In Florida, the Central Florida Expressway Authority is planning a similar project for all vehicles on about a mile of the Lake/Orange Expressway near Orlando, a new roadway under construction and scheduled for completion by 2026. The pilot project will cost about $10 million.
In Utah, the ASPIRE center is working with the Utah Inland Port Authority in Salt Lake City on a project that will test high-power charging technology using electric trucks that move cargo from rail yard containers to local distribution depots.
And the Pennsylvania Turnpike Commission plans to install the technology on 3 to 5 miles of a proposed stretch of road near Pittsburgh on the Mon/Fayette Expressway, although the final site has not yet been chosen, according to Keith Jack, the Turnpike’s director of facilities operations. The agency hopes to launch the project between 2026 and 2030.
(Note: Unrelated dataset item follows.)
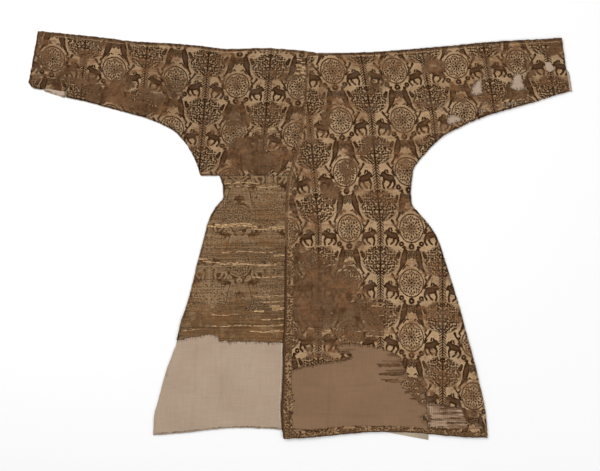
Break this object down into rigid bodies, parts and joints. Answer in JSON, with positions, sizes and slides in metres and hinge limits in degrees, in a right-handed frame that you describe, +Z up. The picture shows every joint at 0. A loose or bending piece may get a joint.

Jack said officials plan to first test medium and light charge electric vehicles on the road, so no date has been set for when inductive charging will be available for public use. He noted that he is a big proponent of using inductive charging instead of plugging a vehicle into an outlet.
“If you have to drive 600 miles, most electric vehicles don’t have the capacity to do it. You need to stop for 20 minutes and charge quickly,” he said. “If I’m driving from here to Indiana, I’m not going to stop six times for 20 minutes. We try to make long-distance travel easier.”
The Turnpike hopes to use the electricity generated by its own solar arrays at maintenance facilities and service stations to electrify portions of the induction track in future projects, Jack said. One solar field is already in operation and six more are planned.
“If we can generate the energy on the driveway or in our maintenance sheds, we can feed it into the street,” he said. “As we transition to electric vehicles, we need to think about the relationship we have with energy – where we’re going to make it and where we’re going to use it.”